=== Scripts that build objects ===
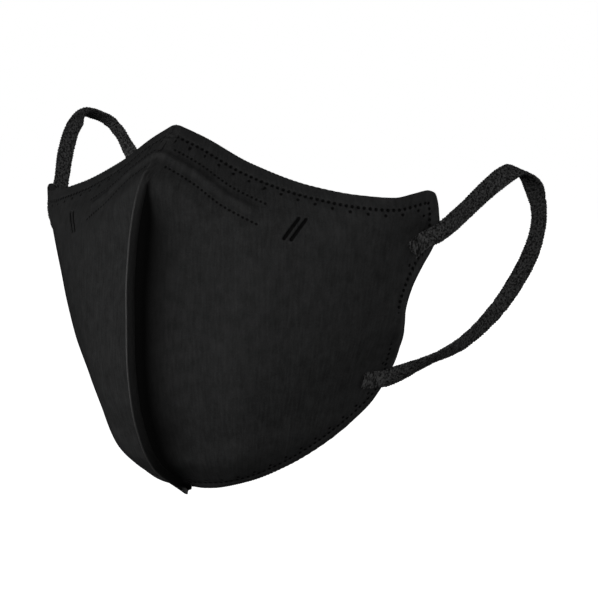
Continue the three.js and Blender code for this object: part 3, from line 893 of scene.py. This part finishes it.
@dataclass
class EarLoop:
    """One flat knitted loop, from its upper weld round its free run to its lower weld."""

    shell: Shell
    side: Side
    run: tuple[tuple[float, float, float, float], ...]
    width: float = 7.5
    thickness: float = 1.4
    reach: float = 66.0
    bow: float = 20.0
    upper_weld: tuple[tuple[float, float, float], ...] = ((0.950, 0.273, 1.5), (0.976, 0.218, 1.35),
                                                          (1.000, 0.042, 2.2))
    lower_weld: tuple[tuple[float, float, float], ...] = ((1.000, 0.900, 1.9), (0.927, 0.865, 1.35),
                                                          (0.851, 0.816, 1.5))
    stitch: float = 1.15
    wale: float = 1.0
    step: float = 0.3
    turns: int = 40
    weld_length: float = 8.5
    weld_thickness: float = 0.35
    weld_start: float = -2.5
    weld_end: float = 1.0
    fray: float = 0.5
    fray_reach: float = 1.8
    fray_knots: int = 14
    end_taper: float = 0.25
    end_reach: float = 0.6
    corner_x: float = 0.55
    corner_y: float = 0.75
    wander: float = 0.10
    wander_knots: int = 90
    leg_lean: float = 0.45
    wale_rise: float = 0.11
    course_rise: float = 0.10
    fluff: float = 0.08
    fused_fluff: float = 0.6
    press_rise: float = 0.09
    press_pitch: float = 1.1
    edge_swell: float = 0.8
    face_swell: float = 0.3
    bite: float = 0.05
    samples: int = 2000
    back_shift: float = 20.0
    seed: int = 3

    def lines(self) -> tuple[Route, Route]:
        """Lays the loop's centre line and the line of its facings.

        Returns:
            The two lines, with matching shares.
        """
        lift = self.shell.clearance + self.thickness / 2
        laid, facing = [], []
        for weld in (self.upper_weld, self.lower_weld):
            table = np.array(weld)
            outward = self.shell.axes(table[1:2, 0], table[1:2, 1])[2]
            facing.append(outward[0])
            laid.append(self.shell.point(table[:, 0], table[:, 1]) + outward * lift * table[:, 2:])
        upper, lower = laid
        start, drop = upper[1], lower[1] - upper[1]
        table = np.array(self.run)
        back, out = np.array([0.0, 1.0, 0.0]), np.array([1.0, 0.0, 0.0])
        free = start + table[:, :1] * self.reach * back + table[:, 1:2] * drop + table[:, 2:3] * self.bow * out
        route = Route(np.concatenate([upper, free, lower]), even=True)
        plane = unit(np.cross(back, drop))
        plane = plane * np.sign(plane[0])
        shares = (len(upper) + np.arange(len(free))) / (len(route.knots) - 1)
        outside = unit(np.cross(plane, route.heading(shares)))
        roll = np.radians(table[:, 3:])
        turned = plane * np.cos(roll) + outside * np.sin(roll)
        facings = np.concatenate([np.tile(facing[0], (len(upper), 1)), turned, np.tile(-facing[1], (len(lower), 1))])
        return route, Route(facings, even=False)

    def corners(self) -> tuple[Array, Array]:
        """Gives the corners of a flat rounded band, one unit wide and thick to either side of its middle."""
        angle = np.arange(self.turns) / self.turns * 2 * math.pi
        return (np.sign(np.cos(angle)) * np.abs(np.cos(angle)) ** self.corner_x,
                np.sign(np.sin(angle)) * np.abs(np.sin(angle)) ** self.corner_y)

    def section(self, run: Array, end_gap: Array, fused: Array) -> tuple[Array, Array, Array]:
        """Gives the knitted band's section at each place along it.

        Args:
            run: distances along the band.
            end_gap: distances from its nearer end.
            fused: how far each place is flattened by its weld, from 0 to 1.

        Returns:
            Each corner's place across the band, through it, and how far it is frayed along it.
        """
        rng = np.random.default_rng(self.seed)
        round_x, round_y = self.corners()
        wander = np.interp(run, np.linspace(0, run[-1], self.wander_knots), rng.normal(0, 1, self.wander_knots))
        taper = self.end_taper * np.exp(-(end_gap / self.end_reach) ** 2)
        half_width = self.width / 2 + self.wander * wander * (1 - fused) - taper
        half_thick = (self.thickness * (1 - fused) + self.weld_thickness * fused) / 2
        x, y = round_x[None] * half_width[:, None], round_y[None] * half_thick[:, None]
        row = x / self.wale
        leg = np.abs(2 * (row - np.floor(row)) - 1)
        course = run[:, None] / self.stitch + self.leg_lean * leg
        knit = (self.wale_rise * np.cos(2 * math.pi * (row - 0.5))
                + self.course_rise * np.cos(2 * math.pi * course))
        fluff = rng.normal(0, self.fluff, x.shape)
        press = self.press_rise * np.cos(2 * math.pi * x / self.press_pitch)
        swell = (knit + fluff) * (1 - fused[:, None]) + (press + fluff * self.fused_fluff) * fused[:, None]
        x = x + swell * round_x[None] * self.edge_swell
        y = y + swell * np.sign(round_y)[None] * np.abs(round_y)[None] ** self.face_swell
        turned = np.abs(np.arange(self.turns) / self.turns * 2 * math.pi - math.pi)
        knots = rng.normal(0, self.fray, self.fray_knots)
        columns = np.interp(turned, np.linspace(0, math.pi, self.fray_knots), knots)
        return x, y, columns[None] * np.exp(-(end_gap[:, None] / self.fray_reach) ** 2)

    def build(self, finish: bpy.types.Material) -> bpy.types.Object:
        """Makes the loop.

        Args:
            finish: the knit's material.

        Returns:
            The piece.
        """
        route, facings = self.lines()
        fine = np.linspace(0, 1, self.samples)
        lengths = run_lengths(route.at(fine))
        total = lengths[-1]
        rings = int(total / self.step)
        run = np.linspace(0, total, rings + 1)
        share = np.interp(run, lengths, fine)
        centre, heading = route.at(share), route.heading(share)
        across = unit(np.cross(heading, facings.at(share)))
        face = unit(np.cross(across, heading))
        end_gap = np.minimum(run, total - run)
        fused = 1 - smooth_step(end_gap, self.weld_length + self.weld_start, self.weld_length + self.weld_end)
        x, y, frayed = self.section(run, end_gap, fused)
        sink = fused * (self.shell.clearance + (self.thickness - self.weld_thickness) / 2 - self.bite)
        sink = sink * np.where(run < total / 2, 1.0, -1.0)
        points = (centre[:, None] + across[:, None] * x[..., None] + face[:, None] * (y - sink[:, None])[..., None]
                  + heading[:, None] * frayed[..., None])
        points = points.reshape(-1, 3) * (self.side.value, 1, 1)
        cloth = np.stack([(x + self.back_shift * np.sign(self.corners()[1])[None]).ravel(),
                          np.repeat(run, self.turns)], -1)
        faces = swept_faces(rings + 1, self.turns)
        if self.side is Side.LEFT:
            faces = [tuple(reversed(f)) for f in faces]
        name = self.side.name.lower()
        piece = mesh_piece(f"loop_{name}", points, faces, {"fused": np.repeat(fused, self.turns)}, cloth)
        piece.data.materials.append(finish)
        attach(piece, "root")
        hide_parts(f"ear_loop_{name}")
        LOG.info("loop_%s is %.0f mm long", name, total)
        return piece


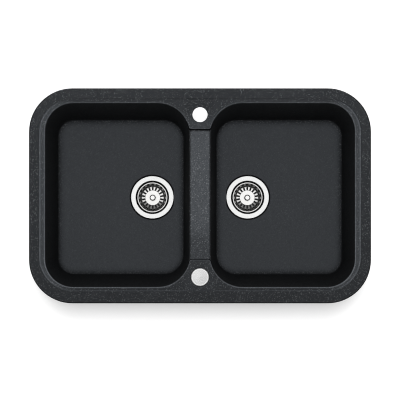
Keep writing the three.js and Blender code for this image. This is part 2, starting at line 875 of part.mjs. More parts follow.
function overflowFunnel() {
  const outside = [
    [0, funnelTop],
    [funnelFlange, funnelTop],
    [funnelFlange, funnelTop - funnelPlate],
    [funnelBore + bodyWall, funnelTop - funnelPlate - 1],
    [funnelBore + bodyWall, funnelConeTop - 2],
    [socketOuter, funnelConeBottom - 4],
    [socketOuter, funnelMouth],
    [0, funnelMouth],
  ];
  const inside = [
    [0, funnelTop + 1],
    [funnelBore, funnelTop + 1],
    [funnelBore, funnelConeTop],
    [pipeBore, funnelConeBottom],
    [pipeBore, funnelSocketTop],
    [socketInner, funnelSocketTop],
    [socketInner, funnelMouth - 1],
    [0, funnelMouth - 1],
  ];
  const filled = turned(outside, pipeSteps);
  const ribs = Array.from({ length: funnelRibs }, (_, i) => {
    const rib = new THREE.BoxGeometry(funnelBore + 1, ribThickness - 0.6, funnelStraight - 2);
    rib.translate((funnelBore + 1) / 2, 0, funnelTop - funnelPlate - (funnelStraight - 2) / 2);
    rib.rotateZ(((i + 0.5) / funnelRibs) * 2 * Math.PI);
    return solidOf(rib);
  });
  const boss = cylinder(funnelBoss, funnelTop - funnelPlate - funnelBossLength, funnelTop - funnelPlate);
  const spider = join(boss, ...ribs).intersect(filled);
  const bore = cylinder(studRadius + fit, funnelMouth, funnelTop + 1);
  return cut(join(cut(filled, turned(inside, pipeSteps)), spider), bore);
}

const coverTop = deckThickness + coverRise;
const coverBottom = coverTop - coverThickness;

function overflowCover() {
  const disc = turned([
    [0, coverBottom],
    [coverRadius - 0.4, coverBottom],
    [coverRadius, coverBottom + 0.4],
    [coverRadius, coverTop - coverBevel],
    [coverRadius - coverBevel, coverTop - 0.2],
    [coverRadius - 1.6 * coverBevel, coverTop],
    [0, coverTop],
  ]);
  const foot = deckThickness - overflowRecess + fit;
  const nubs = Array.from({ length: nubCount }, (_, i) => {
    const angle = (i / nubCount) * 2 * Math.PI + Math.PI / 2;
    const at = { x: nubRing * Math.cos(angle), y: nubRing * Math.sin(angle), steps: 10 };
    return cylinder(nubRadius, foot, coverBottom + 0.5, at);
  });
  return join(disc, ...nubs);
}

const overflowStud = () =>
  cylinder(studRadius, funnelTop - funnelPlate - funnelBossLength - 2, coverBottom - fit, { steps: 16 });

function overflowElbow(sideAngle) {
  const leg = (radius, from, to, down) => {
    const geometry = new THREE.CylinderGeometry(radius, radius, to - from, pipeSteps);
    geometry.translate(0, (from + to) / 2, 0);
    geometry.rotateX(down ? Math.PI / 2 : 0);
    if (!down) geometry.rotateZ(sideAngle - Math.PI / 2);
    return solidOf(geometry);
  };
  const bend = (radius) => {
    const ball = new THREE.SphereGeometry(radius, pipeSteps, pipeSteps / 2);
    return solidOf(ball.rotateX(Math.PI / 2));
  };
  const legs = [true, false];
  const outside = join(bend(socketOuter), ...legs.map((down) => leg(socketOuter, 0, elbowReach, down)));
  const channel = join(bend(pipeBore), ...legs.map((down) => leg(pipeBore, 0, elbowReach + 1, down)));
  const sockets = legs.map((down) => leg(socketInner, elbowReach - elbowSocket, elbowReach + 1, down));
  return cut(outside, channel, ...sockets);
}

// Worktop clamp. The claw's arm points along +X; heights are from the top of its hub.

function clampClaw() {
  const profile = [
    [-clawHub, -clawThickness],
    [clawReach - 3, -clawThickness],
    [clawReach, -clawThickness + 3],
    [clawReach, clawTooth],
    [clawReach - 4, clawTooth],
    [clawReach - 6.5, clawArm - clawThickness],
    [clawHub + 3, clawArm - clawThickness],
    [clawHub, 0],
    [-clawHub, 0],
  ];
  const half = clawHub - 1;
  const shape = new THREE.Shape(profile.map(([x, z]) => new THREE.Vector2(x, z)));
  const geometry = new THREE.ExtrudeGeometry(shape, { depth: 2 * half, bevelEnabled: false });
  geometry.rotateX(Math.PI / 2);
  geometry.translate(0, half, 0);
  return cut(solidOf(geometry), cylinder(clampScrew + fit, -clawThickness - 1, 1));
}

const clampBolt = () => {
  const headTop = -clawThickness - fit;
  return turned(
    [
      [0, headTop - clampHeadHeight],
      [clampHead - 1, headTop - clampHeadHeight],
      [clampHead, headTop - clampHeadHeight + 1],
      [clampHead, headTop],
      [clampScrew, headTop],
      [clampScrew, clampDrop + clampEngaged],
      [0, clampDrop + clampEngaged],
    ],
    smallSteps,
  );
};

// The assembly

const sink = new THREE.Group();

const flipped = (solid) => solidOf(geometryOf(solid).rotateX(Math.PI));

function add(parent, name, solid, finish, position = [0, 0, 0], turn = 0) {
  const mesh = new THREE.Mesh(geometryOf(solid), finish);
  mesh.name = name;
  mesh.position.set(...position);
  mesh.rotation.z = turn;
  parent.add(mesh);
  return mesh;
}

add(sink, 'sink_body', sinkBody(), finishes.granite);
add(sink, 'rim_sealing_strip', sealingStrip(), finishes.foam);

for (const [prefix, side] of [['left', -1], ['right', 1]]) {
  const waste = new THREE.Group();
  waste.position.set(side * drain.x, drain.y, drain.z);
  const portAngle = Math.atan2(overflowY - drain.y, -side * drain.x);
  add(waste, `${prefix}_strainer_cup`, strainerCup(), finishes.steel);
  add(waste, `${prefix}_flange_gasket`, flangeSeal(), finishes.rubber);
  add(waste, `${prefix}_waste_body`, wasteBody(portAngle), finishes.plastic);
  add(waste, `${prefix}_waste_neck`, wasteNeck(), finishes.plastic);
  add(waste, `${prefix}_body_gasket`, bodySeal(), finishes.rubber);
  add(waste, `${prefix}_waste_screw`, wasteScrew(), finishes.steel);
  add(waste, `${prefix}_screw_insert`, screwInsert(), finishes.brass);
  add(waste, `${prefix}_basket`, basketSolid(), finishes.steel);
  add(waste, `${prefix}_basket_seal`, basketSeal(), finishes.rubber);
  add(waste, `${prefix}_basket_stem`, basketStem(), finishes.steel);
  add(waste, `${prefix}_stem_clip`, stemClip(), finishes.steel);
  add(waste, `${prefix}_basket_knob`, basketKnob(), finishes.steel);

  const port = new THREE.Group();
  port.position.set(portReach * Math.cos(portAngle), portReach * Math.sin(portAngle), portAxis);
  port.rotation.set(0, Math.PI / 2, portAngle, 'ZYX');
  if (side < 0) {
    add(port, 'port_nut', pipeNut(), finishes.plastic);
    add(port, 'port_seal', pipeSealRing(), finishes.rubber);
    const run = Math.hypot(drain.x, overflowY - drain.y) - portReach - elbowReach;
    const ends = socketDepth + elbowSocket - 2 * fit;
    add(port, 'cross_pipe', pipe(run + ends), finishes.plastic, [0, 0, -socketDepth + fit]);
    add(port, 'elbow_side_nut', flipped(pipeNut()), finishes.plastic, [0, 0, run]);
    add(port, 'elbow_side_seal', flipped(pipeSealRing()), finishes.rubber, [0, 0, run]);
  } else {
    add(port, 'port_cap', portCap(), finishes.plastic);
    add(port, 'port_cap_seal', capSeal(), finishes.rubber);
  }
  waste.add(port);
  sink.add(waste);
}

const overflow = new THREE.Group();
overflow.position.set(0, overflowY, deckBottom);
add(overflow, 'overflow_cover', overflowCover(), finishes.steel);
add(overflow, 'overflow_stud', overflowStud(), finishes.steel);
add(
  overflow,
  'overflow_gasket',
  ringSolid(overflowHole + 1, funnelFlange - 0.5, funnelTop + fit, -fit),
  finishes.rubber,
);
add(overflow, 'overflow_funnel', overflowFunnel(), finishes.plastic);
add(overflow, 'funnel_nut', flipped(pipeNut()), finishes.plastic, [0, 0, funnelMouth]);
add(overflow, 'funnel_seal', flipped(pipeSealRing()), finishes.rubber, [0, 0, funnelMouth]);
const elbowZ = drain.z + portAxis - deckBottom;
const downLow = elbowZ + elbowReach - elbowSocket + fit;
const downHigh = funnelMouth + socketDepth - fit;
add(overflow, 'down_pipe', pipe(downHigh - downLow), finishes.plastic, [0, 0, downLow]);
add(overflow, 'elbow_top_nut', pipeNut(), finishes.plastic, [0, 0, elbowZ + elbowReach]);
add(overflow, 'elbow_top_seal', pipeSealRing(), finishes.rubber, [0, 0, elbowZ + elbowReach]);
const elbowTurn = Math.atan2(drain.y - overflowY, -drain.x);
add(overflow, 'overflow_elbow', overflowElbow(elbowTurn), finishes.plastic, [0, 0, elbowZ]);
sink.add(overflow);

for (const { name, x, y, out } of clampSpots) {
  const clamp = new THREE.Group();
  clamp.position.set(x, y, deckBottom - clampBossLength - clampDrop);
  clamp.rotation.z = THREE.MathUtils.degToRad(out - 90);
  add(clamp, `${name}_clamp_claw`, clampClaw(), finishes.zinc);
  add(clamp, `${name}_clamp_screw`, clampBolt(), finishes.zinc);
  sink.add(clamp);
}

export default sink;
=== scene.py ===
import bpy
import bmesh
import math
from mathutils import Matrix, Vector


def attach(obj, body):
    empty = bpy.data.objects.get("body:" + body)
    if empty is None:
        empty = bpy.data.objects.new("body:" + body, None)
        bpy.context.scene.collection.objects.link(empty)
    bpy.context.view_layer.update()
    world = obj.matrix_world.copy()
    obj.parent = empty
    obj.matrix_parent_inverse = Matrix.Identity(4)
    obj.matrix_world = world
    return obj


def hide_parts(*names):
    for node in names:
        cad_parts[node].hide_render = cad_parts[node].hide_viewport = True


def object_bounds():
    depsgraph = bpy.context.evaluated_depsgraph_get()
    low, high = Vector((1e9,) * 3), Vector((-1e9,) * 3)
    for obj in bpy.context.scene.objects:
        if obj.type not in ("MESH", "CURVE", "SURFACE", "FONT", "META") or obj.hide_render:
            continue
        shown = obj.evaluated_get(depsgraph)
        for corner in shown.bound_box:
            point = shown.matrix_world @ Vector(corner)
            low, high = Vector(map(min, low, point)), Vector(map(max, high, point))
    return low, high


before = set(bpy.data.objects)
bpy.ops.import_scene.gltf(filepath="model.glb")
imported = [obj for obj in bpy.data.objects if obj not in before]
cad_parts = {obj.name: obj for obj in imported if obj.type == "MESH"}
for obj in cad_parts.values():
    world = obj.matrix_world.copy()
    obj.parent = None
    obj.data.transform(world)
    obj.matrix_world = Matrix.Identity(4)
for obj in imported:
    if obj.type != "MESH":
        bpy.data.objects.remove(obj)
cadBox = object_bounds()
mm = 0.001
quarter = math.pi / 2
print("sink: frame loaded,", len(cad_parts), "nodes")


# Node helpers. An input is given as a value or as the socket that feeds it.

def feed(tree, socket, given):
    if isinstance(given, bpy.types.NodeSocket):
        tree.links.new(given, socket)
    else:
        socket.default_value = given


def addNode(tree, kind, inputs=None, **settings):
    node = tree.nodes.new(kind)
    for name, value in settings.items():
        setattr(node, name, value)
    for label, given in (inputs or {}).items():
        feed(tree, node.inputs[label], given)
    return node


def mathNode(tree, operation, *values):
    return addNode(tree, "ShaderNodeMath", dict(enumerate(values)), operation=operation).outputs[0]


def vectorNode(tree, operation, *values):
    node = addNode(tree, "ShaderNodeVectorMath", dict(enumerate(values)), operation=operation)
    return node.outputs["Value" if operation in ("LENGTH", "DISTANCE", "DOT_PRODUCT") else "Vector"]


def scaledVector(tree, vector, scale):
    return addNode(tree, "ShaderNodeVectorMath", {0: vector, "Scale": scale}, operation="SCALE").outputs[0]


def rangeNode(tree, value, low, high, toLow=0.0, toHigh=1.0, smooth=True):
    inputs = {"Value": value, "From Min": low, "From Max": high, "To Min": toLow, "To Max": toHigh}
    return addNode(tree, "ShaderNodeMapRange", inputs,
                   interpolation_type="SMOOTHSTEP" if smooth else "LINEAR").outputs["Result"]


def product(tree, first, *others):
    for other in others:
        first = mathNode(tree, "MULTIPLY", first, other)
    return first


def axesOf(tree, vector):  # its X, Y and Z
    return addNode(tree, "ShaderNodeSeparateXYZ", {0: vector}).outputs


def makeObject(name, data):
    piece = bpy.data.objects.new(name, data)
    bpy.context.scene.collection.objects.link(piece)
    return piece


# Camera, lamps and floor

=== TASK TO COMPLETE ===
Copy, please, every line from the start of the entries down to the line that holds "knitted loop, from", with both of those lines included and no others.

=== TASK ANSWER ===
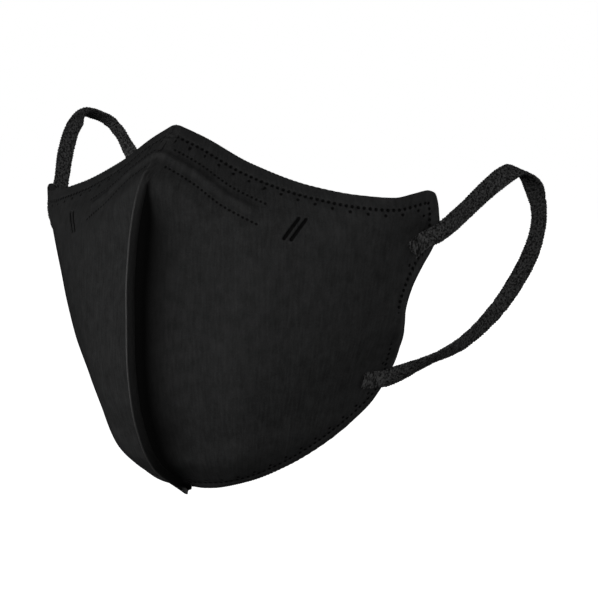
Continue the three.js and Blender code for this object: part 3, from line 893 of scene.py. This part finishes it.
@dataclass
class EarLoop:
    """One flat knitted loop, from its upper weld round its free run to its lower weld."""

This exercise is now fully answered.